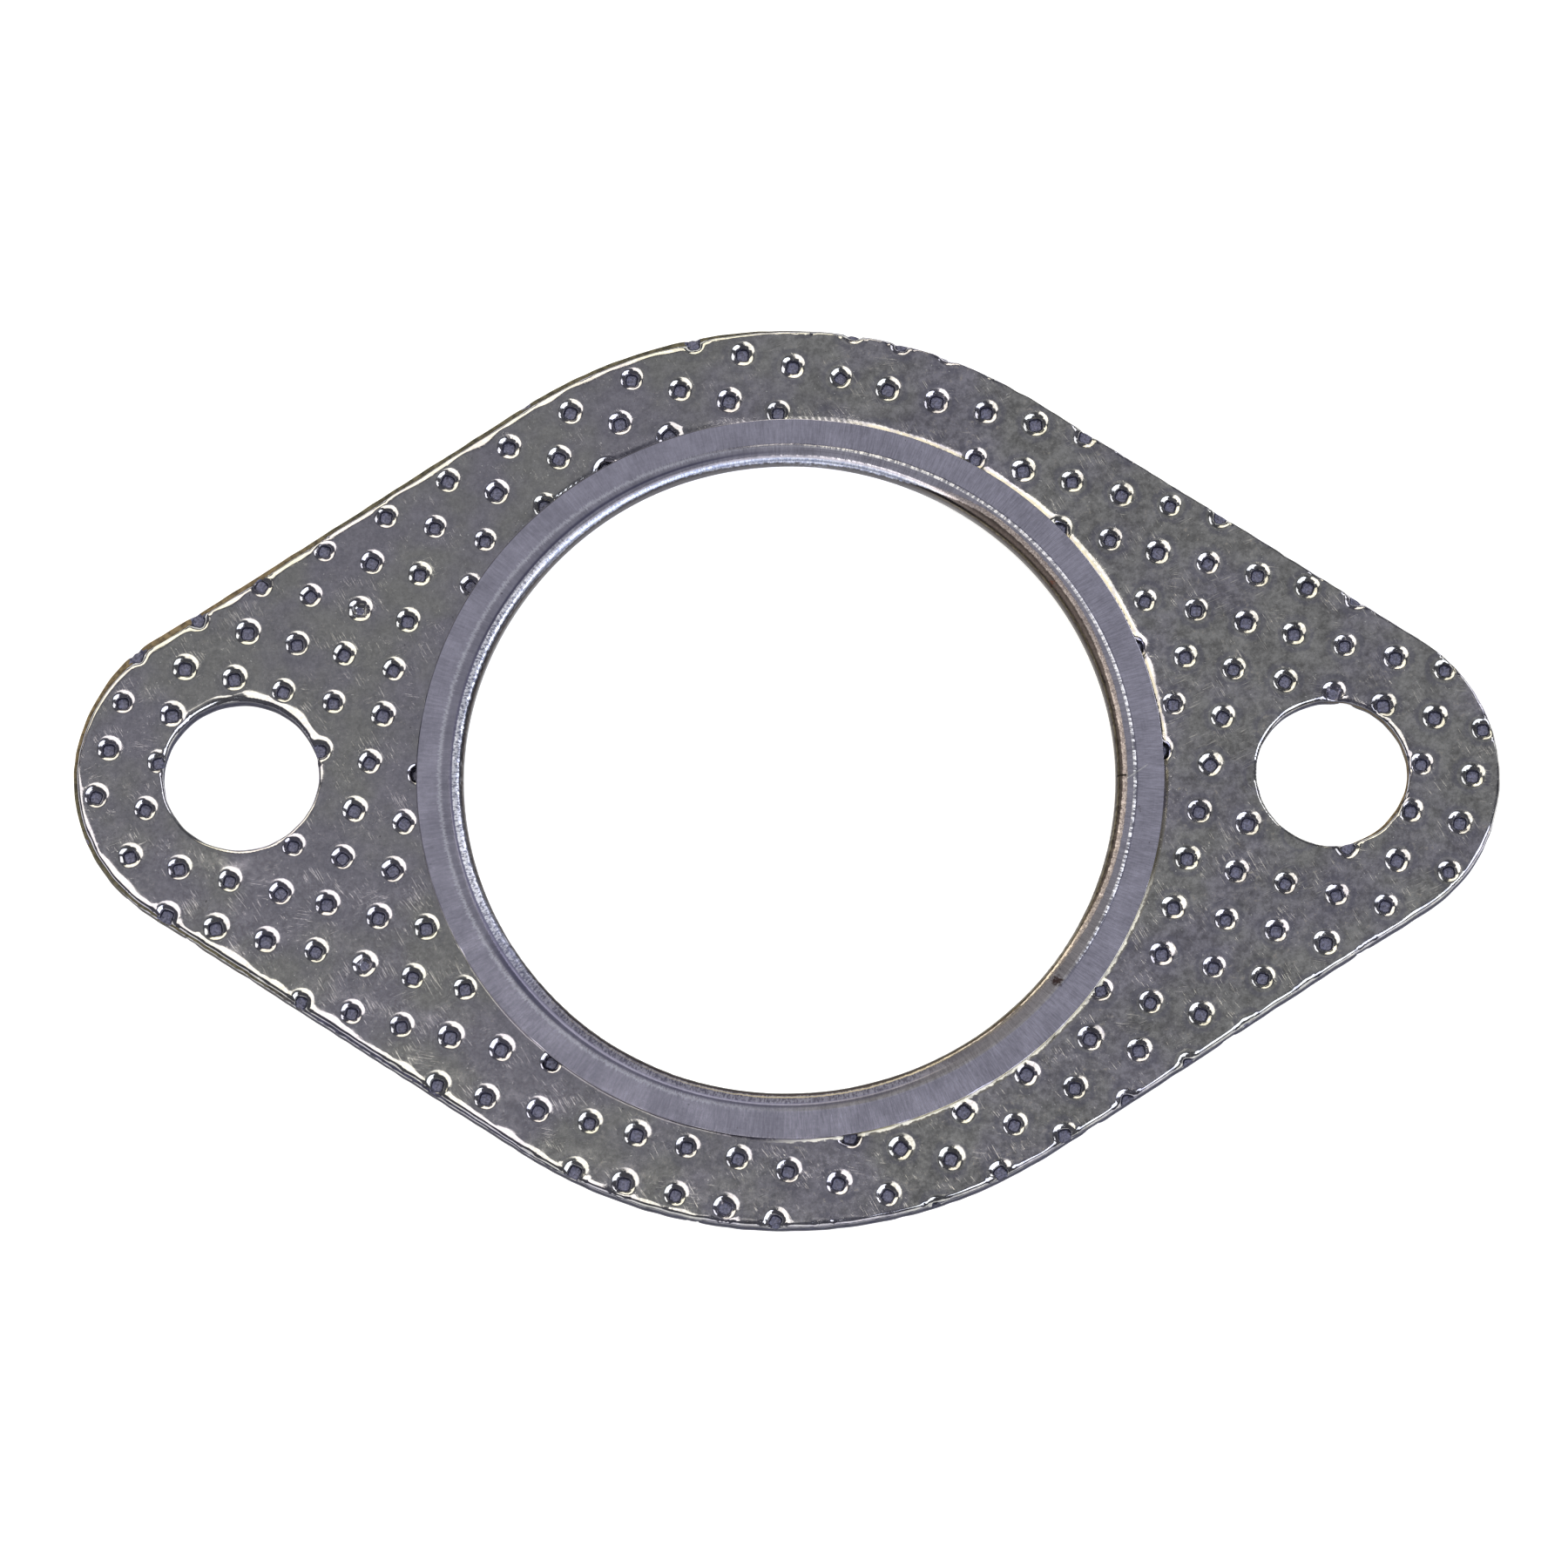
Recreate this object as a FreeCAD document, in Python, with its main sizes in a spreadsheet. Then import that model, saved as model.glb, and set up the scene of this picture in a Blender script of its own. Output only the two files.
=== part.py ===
import FreeCAD, Part
import math
import os
import Sketcher

# A two-bolt exhaust flange gasket that lies flat. Two punched steel facings grip a soft filler
# between them, and a fire ring rolled from steel strip wraps the edge of the gas passage.
# The origin is where the axis of the gas passage meets the surface that the gasket rests on.
# +X runs towards one bolt hole and +Z is up. Lengths are in millimetres, angles in degrees.

SIZES = {
    "bore_radius": (25.7, "gas passage inside the fire ring"),
    "ring_sheet": (0.25, "strip thickness of the fire ring"),
    "ring_wall": (0.4, "straight part of the ring's wall between its two rolled corners"),
    "ring_grip": (3.6, "reach of the ring's flanges outwards from the gas passage"),
    "ring_wrap_gap": (0.1, "room between the ring's bends and the edge that it wraps"),
    "facing_sheet": (0.3, "sheet thickness of each facing"),
    "filler_thickness": (1.0, "thickness of the filler between the facings"),
    "body_radius": (37.0, "outline round the gas passage"),
    "ear_radius": (13.3, "outline round each bolt hole"),
    "bolt_spacing": (85.2, "distance between the bolt holes"),
    "bolt_hole_radius": (6.0, "clearance hole for a bolt or stud"),
    "funnel_pitch": (4.0, "distance between neighbouring funnels"),
    "funnel_mouth": (1.9, "width of a funnel at the outer face of the sheet"),
    "funnel_throat": (0.7, "side of the square hole at the bottom of a funnel"),
    "lattice_across": (0.18, "X of the lattice's middle funnel"),
    "lattice_up": (1.0, "Y of the lattice's middle funnel"),
    "lattice_turn": (-14.3, "angle from +X to the funnel rows"),
}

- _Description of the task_
Count how many lines in the data above hold the string "FreeCAD", and give the number with no other words.

- _Exercise result_
2